Anyway, basically the whole thing feels like it really was written specifically about my situation. :(
Ah well. I've always known I was a bad friend, in at least the trappings of it. I care very deeply about people and I want to be there for them when they need me. I'd drop everything to try and help a friend in crisis or anything. I'm great at being there in person. But I've always always always sucked at this long distance keeping in touch thing. I don't really get why.
It doesn't help a lot that I start out assuming all people will get tired of being my friend eventually anyhow. And then I take ridiculous things too personally. Like when I call someone and they're too busy to talk, or even worse, when the convo gets cut short, I always leave that thinking they didn't really want to talk to me anyhow or I'm intruding or an annoyance like a chore that needs to get ticked off the list.
Even in circumstances where I know this is not the case at all, I still get that initial gut reaction of worthlessness.
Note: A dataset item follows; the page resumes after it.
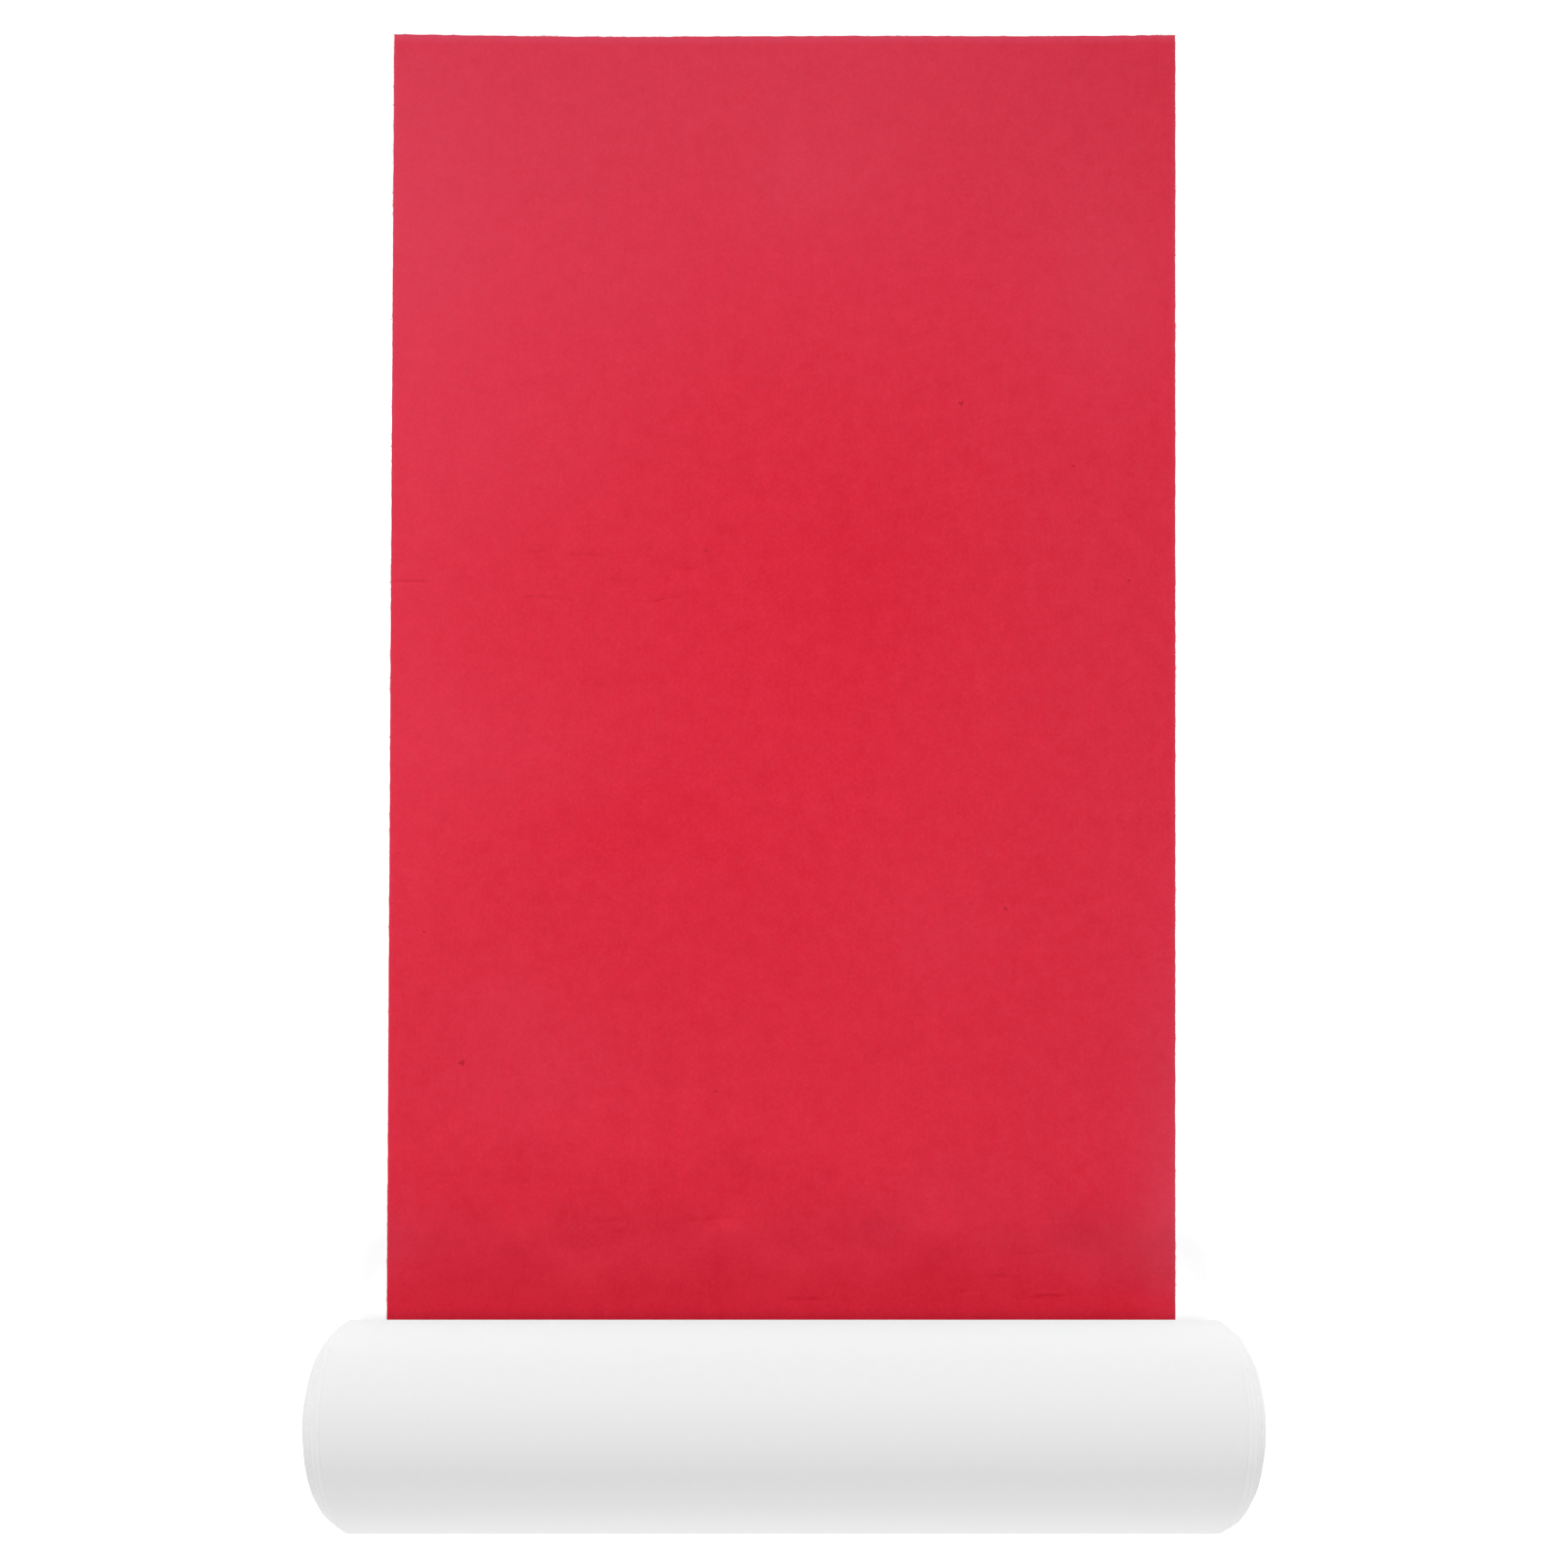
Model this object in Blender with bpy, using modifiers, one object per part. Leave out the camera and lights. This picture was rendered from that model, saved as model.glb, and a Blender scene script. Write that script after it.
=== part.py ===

It's terrible of me.
It even happens when I call my Grandmother, who complains that I never call her - thinks I don't really like her because of it, and then, when I do call, after a little bit she wants to get off the phone.

I just want to yell at my brain to cut it out and rewire or reprogram or whatever already.
In the long run, it's maybe better to be the idiot who overextends themselves where they're not wanted, than to be the fool who doesn't reach out where they are wanted and wish to be.

But then I do the former, too. >.<
There is just never a happy medium with me. Never a consistency. At least of positive behaviors.

Oh good lord. I took too much time with this post and now I don't think I have time to respond to AM's email!!! Grah. I should have done that first. I just wanted to try and build the habit of posting more frequently.

Well, at least it's not so troublesome to compose email on my phone. Speaking of which it just buzzed with the "you must leave right now for work" alarm.

Well, I guess phone email it is then. I wish I could type while I drive. Then I'd have an hour a day to do it consistently.